That's a line from a poem by W. H. Auden, entitled September 1, 1939--and as I read it this week, it struck me that it could just as easily have been entitled September 11, 2001. It's a poem about how, if we are to survive, we must not only learn to love one another, but find a meaning beyond consumption, beyond existing to make money off of each other, beyond a culture that teaches, "Eat, drink for tomorrow we die." If we are to survive, we must learn also to love the earth.
As I was preparing for this Sunday--Earth Day Sunday--I was thinking of an article I read recently about a phenomenon called the tragedy of the commons. It's about what happens when individuals have access to a commons--to some good to which everyone has free access. And the phenomenon has to do with the fact that individuals, who may take freely from the commons, have incentive to exploit the commons (and their neighbors), and gives little incentive to look toward the long-term sustainability of the commons. Make sense?

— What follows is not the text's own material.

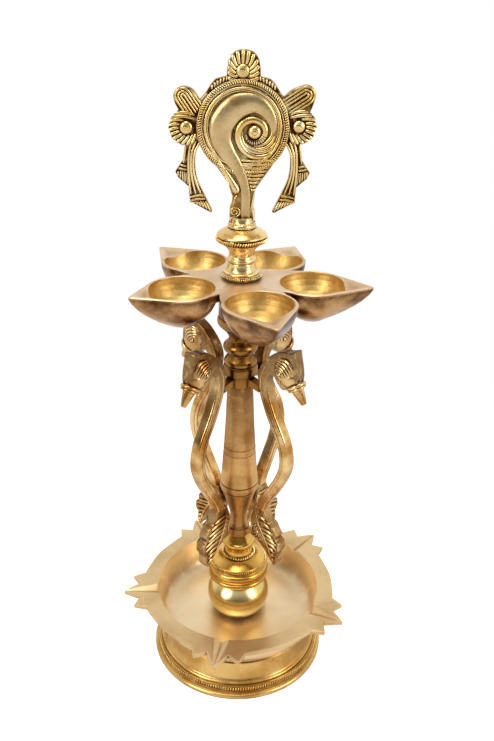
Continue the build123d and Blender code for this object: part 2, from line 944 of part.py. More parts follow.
    # Ridged spire, narrowing to its tip
    with BuildSketch(face):
        pitch = (spire_tip_drop - spire_top_drop) / (spire_count - 1)
        for ridge in range(spire_count):
            part_way = ridge / (spire_count - 1)
            left = spire_left_shares[0] + (spire_left_shares[1] - spire_left_shares[0]) * part_way
            right = spire_right_shares[0] + (spire_right_shares[1] - spire_right_shares[0]) * part_way
            with Locations(((left + right) / 2 * disc_radius, -spire_top_drop - ridge * pitch)):
                Rectangle((right - left) * disc_radius, pitch * spire_ridge_share)
    extrude(amount=spire_relief)
save(conch_emblem, "conch_emblem")

# Swans: a flat cast figure each, with a domed head, a beak in a ring and a scalloped tail
def swan_point(share):
    """Places a (reach share, height share) row on a swan's own plane."""
    return swan_pad_radius + share[0] * swan_reach, swan_foot + share[1] * swan_height


head_centre = swan_point(head_shares)
beak_root = swan_point(beak_shares)
for name, azimuth in swan_azimuths.items():
    plane = radial_plane(azimuth)
    with BuildPart() as swan:
        with BuildSketch(plane):
            with BuildLine():
                Polyline(*[swan_point(share) for share in bar_shares], close=True)
            make_face()
            for shares in (neck_shares, tail_shares):
                with BuildLine():
                    Polyline(*[swan_point(share) for share in shares], close=True)
                make_face()
            with Locations((swan_pad_radius + swan_pad_width / 2, lug_middle)):
                Rectangle(swan_pad_width, lug_thickness)
        extrude(amount=swan_thickness / 2, both=True)
        with BuildSketch(plane):
            with Locations((swan_pad_radius / 2, lug_middle)):
                Rectangle(swan_pad_radius, lug_thickness)
            with Locations((swan_horn_radius / 2, horn_middle)):
                Rectangle(swan_horn_radius, horn_thickness)
        extrude(amount=swan_thickness, both=True, mode=Mode.SUBTRACT)
        # Raised cheeks
        with BuildSketch(plane):
            with Locations(head_centre):
                RegularPolygon(head_radius, side_count=head_sides)
        extrude(amount=head_half_thickness, both=True, taper=head_taper)
        # Ring and beak
        out = polar(1, beak_angle)
        beak_out = plane.x_dir * out[0] + plane.y_dir * out[1]
        beak_plane = Plane(origin=plane.from_local_coords((*beak_root, 0)), x_dir=plane.z_dir, z_dir=beak_out)
        with BuildSketch(beak_plane):
            RegularPolygon(beak_root_radius + beak_ring_margin, side_count=beak_sides)
        extrude(amount=beak_ring_height / 2, both=True)
        with BuildSketch(beak_plane):
            RegularPolygon(beak_root_radius, side_count=beak_sides)
        extrude(amount=beak_length, taper=beak_taper)
    save(swan, name)
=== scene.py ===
import logging
import math
from dataclasses import dataclass, field
from enum import Enum

import bmesh
import bpy
import numpy as np
from mathutils import Matrix, Vector


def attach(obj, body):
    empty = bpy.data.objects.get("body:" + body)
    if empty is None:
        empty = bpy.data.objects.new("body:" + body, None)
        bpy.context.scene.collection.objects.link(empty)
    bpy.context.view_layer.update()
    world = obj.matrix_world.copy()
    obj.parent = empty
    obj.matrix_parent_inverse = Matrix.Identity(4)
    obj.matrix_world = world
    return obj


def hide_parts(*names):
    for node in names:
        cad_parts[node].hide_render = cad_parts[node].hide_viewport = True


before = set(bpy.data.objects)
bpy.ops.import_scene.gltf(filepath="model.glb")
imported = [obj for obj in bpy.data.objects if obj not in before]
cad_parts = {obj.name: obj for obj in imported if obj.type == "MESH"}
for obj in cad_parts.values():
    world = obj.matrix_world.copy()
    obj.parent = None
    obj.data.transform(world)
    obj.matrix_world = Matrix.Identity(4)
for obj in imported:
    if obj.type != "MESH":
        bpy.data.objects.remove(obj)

log = logging.getLogger("aarti_lamp")

Object = bpy.types.Object
Socket = bpy.types.NodeSocket
Point = tuple[float, float]
Triple = tuple[float, float, float]
Row = tuple
Numbers = np.ndarray | float
Inputs = dict[str | int, object]

MM = 0.001
TURN = 2 * math.pi
# Edges flatter than these many degrees are shaded smooth
CAST_SMOOTH = 35.0
PLATE_SMOOTH = 50.0
ROUND_SMOOTH = 60.0
# Points closer than this, in metres, are one
WELD = MM / 1000


# Outlines


def flowing(rows: list[Row], parts: int = 4) -> list[Point]:
    """Smooths an outline through its rows.

    Args:
        rows: (x, y) rows, with a third value where the row is a sharp corner.
        parts: how many pieces each stretch is cut into.

    Returns:
        The points of the smooth outline.
    """
    points: list[Point] = []
    for i in range(len(rows) - 1):
        a, b = Vector(rows[i][:2]), Vector(rows[i + 1][:2])
        before = a if i == 0 or len(rows[i]) > 2 else Vector(rows[i - 1][:2])
        after = b if i + 2 == len(rows) or len(rows[i + 1]) > 2 else Vector(rows[i + 2][:2])
        lean_a, lean_b = (b - before) / 2, (after - a) / 2
        if before == a:
            lean_a = b - a if after == b else (b - a) * 0.8
        if after == b:
            lean_b = b - a if before == a else (b - a) * 0.8
        straight = before == a and after == b
        for step in range(1 if straight else parts):
            t = step / parts
            t2, t3 = t * t, t * t * t
            start = a * (2 * t3 - 3 * t2 + 1) + lean_a * (t3 - 2 * t2 + t)
            spot = start + b * (3 * t2 - 2 * t3) + lean_b * (t3 - t2)
            points.append((spot.x, spot.y))
    points.append(tuple(rows[-1][:2]))
    return points


def polar(radius: float, degrees: float, centre: Point = (0.0, 0.0)) -> Point:
    """The point at a radius and an azimuth round a centre."""
    turned = math.radians(degrees)
    return centre[0] + radius * math.cos(turned), centre[1] + radius * math.sin(turned)


def between(a: Point, b: Point, share: float) -> Point:
    """The point at a share of the way from a to b."""
    return a[0] + (b[0] - a[0]) * share, a[1] + (b[1] - a[1]) * share


def across(a: Point, b: Point) -> Vector:
    """The unit vector square to the run from a to b, on its right."""
    a, b = Vector(a), Vector(b)
    return Vector((b.y - a.y, a.x - b.x)).normalized()


def sides_of(line: list[Point], away: float) -> list[Point]:
    """The line moved sideways, to its right, by a distance."""
    moved = []
    for i, spot in enumerate(line):
        out = across(line[max(i - 1, 0)], line[min(i + 1, len(line) - 1)]) * away
        moved.append((spot[0] + out.x, spot[1] + out.y))
    return moved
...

Well, maybe it will if I tell a story; that's usually the way I get out of such trouble. The best story to illustrate the tragedy of the commons is the story of what happened on St. Matthew's Island, a small island on the Bering Sea, from 1944 - 1966. In 1944, the U.S. Coast Guard released 29 Reindeer, 24 females and 5 males. The Island had a few foxes and rodents, but the reindeer had no natural predators on the Island, which featured a rich display of flora and fauna for them to eat. And they soon became fat (and happy, we presume), the average weight being significantly greater than those in herds found on the mainland. And by 1965, the herd had swelled from 29 to 6,000. But, by the winter of 1966, the flock had dropped to 40--a mass die-off caused by starvation was due to the fact that the commons had disappeared; all that flora and fauna on which they had fed was finally eaten up. Nobody was paying attention to the commons. It is a somewhat literal parable of the culture of "eat, drink and be merry, for tomorrow we die."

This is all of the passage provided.